The Fourth Estate is perhaps the pinnacle of Tomoko Nagao’s demythologization of the great icons of art history. At other times, on the contrary, her poetry loses this desecrating intonation, and rather acknowledges to the masterpieces of the past their status as pop icons, albeit “with surrendering tenderness,” as Chiara Gatti has observed: Leonardo da Vinci’s eternal Mona Lisa, Cranach the Elder’s bewitching and longiline Eve, Jan Vermeer’s sweet, elusive and enigmatic Girl with a Pearl Earring are transformed into Hello Kitty silhouettes that, especially in oil paintings, emerge washed out against backgrounds that are themselves blurred, as if to say that by dint of seeing the masterpieces of past art reproduced everywhere, their aura has begun to flake away, their image has begun to become whipped and worn, their content is inexorably fading bit by bit.
It is therefore not with insolence that Tomoko Nagao approaches the works of ancient art. Hers is not the impertinent gesture of the provocateur who transforms a Venus or a Judith into a Hello Kitty in order to attempt a stupidly iconoclastic staging, which would be unrealistic and out of time. Instead, it is with deep respect that the Japanese artist offers to the concerning his extremely timely reading not so much of ancient art masterpieces per se, but of their status, of the often distracted and superficial way in which we look at those works today. When, for example, their images scroll across our smartphone screens, and we dwell on them just long enough for a like. When they accompany shoddy advertisements. When we find them stamped on fourth-rate consumer products. Nor, however, is it a moralistic art, indeed: there is no moralism in Tomoko Nagao’s art. It is an analysis. An analysis, Gangitano again writes, “critical and yet still playful, playful, kawaii [...],” which operates according to a “typically micropop attitude”: in Salome, for example, “globalization” and “Tomoko herself as a brand-artist made figure bring their decapitated heads as gifts to us consumers and conscious victim-artists of injustice and environmental disasters.” If Salome had asked Herod for the head of the Baptist as a brutal gift, Hello Kitty’s head, in Tomoko Nagao’s work, also takes on the same significance. Tomoko Nagao’s art is simply an ascertainment of what is happening. An observation with satirical overtones, one might argue, but one that does not aim to give us directions or instructions. Tomoko Nagao wants to show us what is happening.

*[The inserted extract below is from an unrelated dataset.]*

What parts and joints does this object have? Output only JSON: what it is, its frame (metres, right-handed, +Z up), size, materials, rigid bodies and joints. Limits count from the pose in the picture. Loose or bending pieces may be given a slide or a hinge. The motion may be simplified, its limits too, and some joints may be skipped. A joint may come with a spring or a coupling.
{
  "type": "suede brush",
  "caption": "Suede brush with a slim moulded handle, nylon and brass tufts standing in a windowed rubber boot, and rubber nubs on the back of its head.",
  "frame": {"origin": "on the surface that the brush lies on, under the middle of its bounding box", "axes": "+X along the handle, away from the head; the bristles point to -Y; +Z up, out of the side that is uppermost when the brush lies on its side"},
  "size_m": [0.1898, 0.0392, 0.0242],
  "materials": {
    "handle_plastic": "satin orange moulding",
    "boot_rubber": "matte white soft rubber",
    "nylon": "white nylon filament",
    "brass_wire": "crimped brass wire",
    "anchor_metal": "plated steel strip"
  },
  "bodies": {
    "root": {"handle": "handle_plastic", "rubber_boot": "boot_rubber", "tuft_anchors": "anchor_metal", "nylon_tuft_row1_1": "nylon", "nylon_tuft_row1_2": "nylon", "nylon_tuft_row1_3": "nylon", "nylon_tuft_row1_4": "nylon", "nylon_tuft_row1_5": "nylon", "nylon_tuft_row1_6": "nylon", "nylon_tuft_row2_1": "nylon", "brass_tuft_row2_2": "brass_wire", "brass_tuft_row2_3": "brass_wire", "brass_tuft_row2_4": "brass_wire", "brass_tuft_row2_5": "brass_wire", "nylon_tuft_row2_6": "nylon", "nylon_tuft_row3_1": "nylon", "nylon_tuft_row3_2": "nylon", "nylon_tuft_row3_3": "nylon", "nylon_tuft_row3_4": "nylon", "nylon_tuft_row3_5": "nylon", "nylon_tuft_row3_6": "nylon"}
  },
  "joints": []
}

And she wants to show it to us in light and elegant language. Tomoko Nagao has “the grace of a vestal in a temple ofadvertising,” writes Chiara Gatti. “With a light hand she dunks past masterpieces in colorful tins neatly lined up on her work table. In a hypnotic compendium of Japanese culture and psychedelia, quotations from ancient art, cartoon or underground, a manga version of each masterpiece that ended up in school books takes shape.” Her images clothe themselves with the lightheartedness of manga and anime imagery to convey eminently political content, which only on the surface may seem childish, futile, superficial: on the contrary, Tomoko Nagao’s art digs deep, protected by a thin, fragile, illusory veil of playful serenity. And the lightness is nothing but a further reference to the superficiality of consumerism. The very choice to focus attention on the female figures of ancient art implies a reflection on the desire to bring out a femininity that in history has always been subjugated by male domination: Tomoko Nagao’s Venuses, her Mona Lisa, and her Girls with Pearl Earring intend, on the one hand, to remark on the freedom of women, and on the other hand allude to the very condition of women in contemporary society. Beneath her surfaces populated with seemingly cute and harmless characters there exists a network of meanings that emerge and re-emerge, activate, add up, and sediment.

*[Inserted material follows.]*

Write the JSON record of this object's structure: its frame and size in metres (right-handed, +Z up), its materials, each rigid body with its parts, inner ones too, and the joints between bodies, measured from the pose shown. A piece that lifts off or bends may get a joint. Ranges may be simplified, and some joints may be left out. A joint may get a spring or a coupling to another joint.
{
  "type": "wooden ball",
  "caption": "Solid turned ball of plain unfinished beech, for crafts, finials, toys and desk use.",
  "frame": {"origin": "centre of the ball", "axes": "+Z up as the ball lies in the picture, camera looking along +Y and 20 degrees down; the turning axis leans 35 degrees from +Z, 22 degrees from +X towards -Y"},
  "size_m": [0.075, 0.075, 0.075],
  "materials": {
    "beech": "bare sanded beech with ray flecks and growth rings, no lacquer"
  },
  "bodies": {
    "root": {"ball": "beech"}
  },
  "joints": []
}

There is no medium that Tomoko Nagao has not experimented with in her practice. Indeed, the medium itself can be considered a non-secondary part of her research, especially when one thinks of multiples and digital prints, one of Tomoko Nagao’s favorite mediums: her own art, with supreme self-mockery (but also recalling the lesson of Andy Warhol), becomes a mass-produced, repetitive product, sold at affordable prices. And then oil paintings, urban interventions, works on Plexiglas, digital works, resin sculptures. Tomoko Nagao even used inflatables, installing them in the public square: a huge Balloon with a blue-haired Salome with a pink bow à la Hello Kitty was thus parodying a monument.
It should then be noted how Tomoko Nagao’s means also often belong more to Western culture than to that of her country. However, it would be limiting to justify such extensive recourse to the culture of Europe only by taking into consideration the fact that the artist lives in Milan: generations of Japanese artists born after the war grew up with Western culture, studied and learned Western art. If Japonism played a decisive role in guiding the research of the most innovative artists of the late nineteenth century, for postwar Japan one can easily speak of Occidentalism: even micropop art is a consequence of it. It is in the definition of a Japanese artistic culture through continuous critical confrontation with the West that the legacy mentioned at the beginning must be found. Murakami’s way, one of many, has been to define a kind of national art of wide access and even easier export, capable of leveraging the Japanese imagery best known in the West, in order to place itself in a critical perspective towards Western art: the mere idea of a “Superflat” movement, which therefore denies the search for the third dimension that has been for centuries among the greatest overheads of European artists, is alone sufficient to convey this idea. Tomoko Nagao’s path departs from that of the Superflat to mitigate in part the cultural clash (indeed, East and West are part of a single history), but without retreating before the will to detect the contradictions of our society. And to find the premises we have to go back more than seventy years.